Wilkerson also told National Public Radio that Cheney's office ran an "alternate national security staff" that spied on and undermined the president's formal National Security Council.

He said National Security Council staff stopped sending e-mails when they found out Cheney's staff members were reading their messages. (emphasis added)

He said he believed that Cheney's staff prevented Bush from seeing a National Security Council memo arguing strongly that the United States needed many more troops for the March 2003 invasion and occupation of Iraq.

From Josh Marshall:

Yesterday morning we noted that Ahmad Chalabi is being feted next week at the American Enterprise Institute. Set aside the fact that little more than a year ago he was implicated in sharing US intelligence with Iran. What we know pretty much conclusively now is that Chalabi connived at gaming the US into war by cooking up all manner of bogus intelligence and unsubstantiated claims about WMD and terrorism. It is almost a cliche at this point -- Chalabi, the Iraqi emigre behind most of the outlandish bogus intel.

One extreme view would have it that Chalabi is an Iraqi patriot and, as such, any lying and cheating and stealing in America is just a means to the end of getting the previous regime overthrown. As it happens, I think the guy is more just a gamer and an opportunist. But be that as it may, what sort of American organization would be hosting and celebrating such a man after all we know today, after all the bad acts we know he has committed against this country.
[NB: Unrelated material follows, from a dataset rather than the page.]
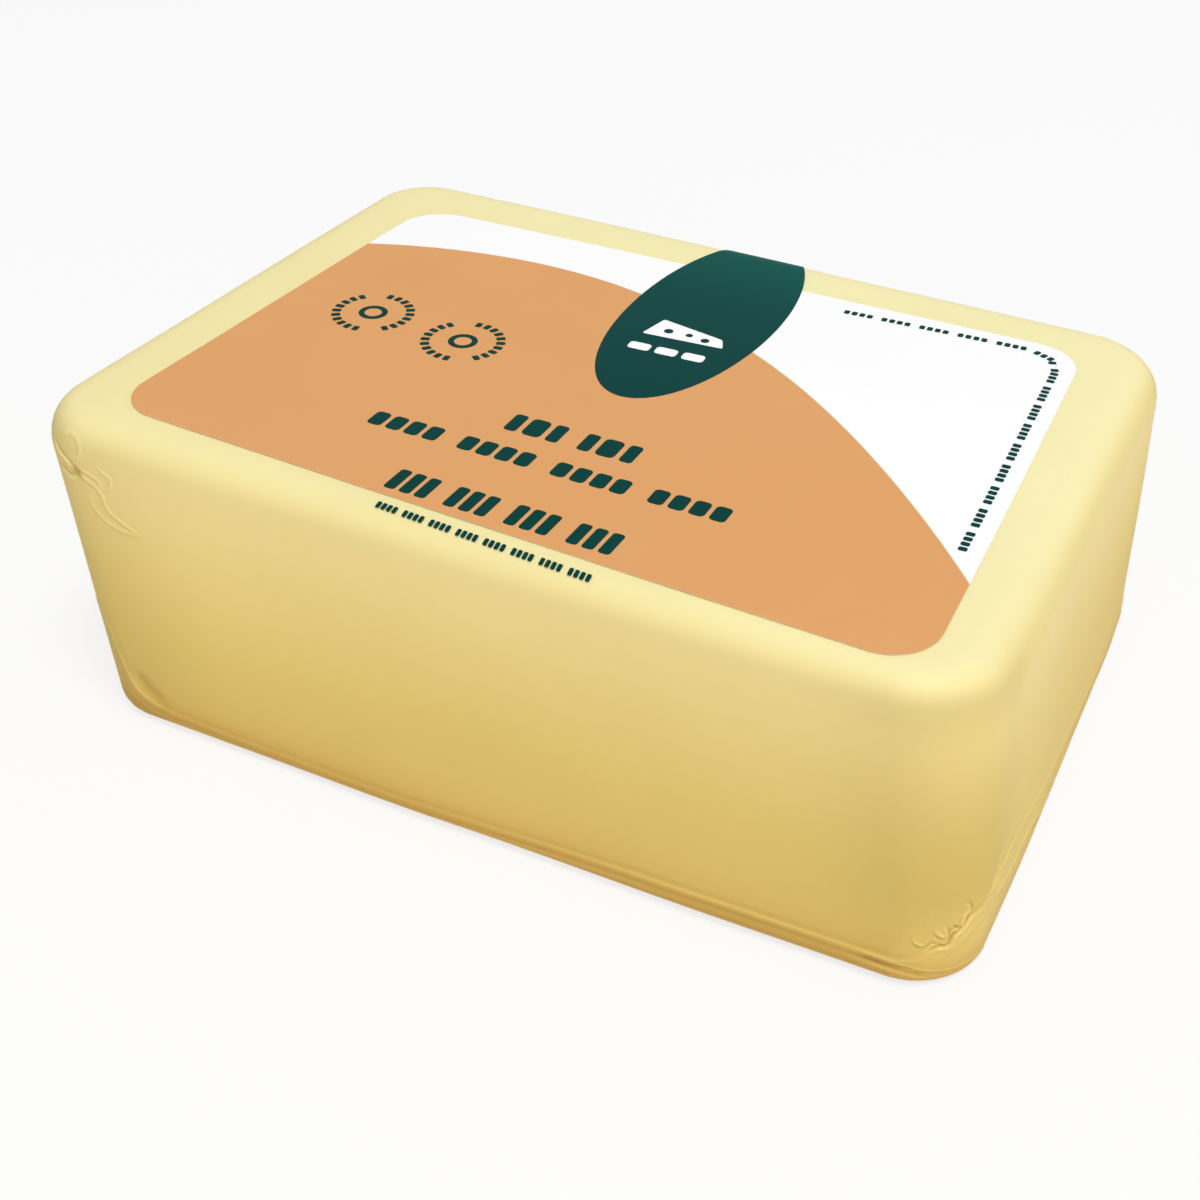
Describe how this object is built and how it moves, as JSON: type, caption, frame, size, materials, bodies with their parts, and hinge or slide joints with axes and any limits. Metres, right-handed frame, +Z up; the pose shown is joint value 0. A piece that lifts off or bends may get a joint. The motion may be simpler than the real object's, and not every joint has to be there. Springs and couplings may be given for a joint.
{
  "type": "mozzarella block",
  "caption": "Rectangular trade block of mild yellow mozzarella with soft rounded edges, sealed in clear shrink film with a plain printed panel on top.",
  "frame": {"origin": "middle of the flat base, on the surface the block rests on", "axes": "+X along the block's length, +Y across its width away from the front face, +Z up out of the printed top"},
  "size_m": [0.2557, 0.1836, 0.0944],
  "materials": {
    "cheese": "mild yellow cheese, smooth and slightly translucent",
    "film": "clear tight shrink film, satin to glossy",
    "panel_white": "white ink on the film",
    "panel_orange": "soft orange ink on the film",
    "print_green": "dark green ink on the film"
  },
  "bodies": {
    "root": {"cheese_block": "cheese"}
  },
  "joints": []
}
The organization is, of course, AEI. And how can it be that their feting of him, as they are to do next week, does not amount to a big 'who cares' or 'ends justify the means' or 'we knew what he was up to all along anyway' about all the phoney baloney he pulled in the lead up to the war?

Will any politician, Republican or Democrat, stand up and speak out against this outrage? Does anyone plan to protest?

This is not the country that I grew up in.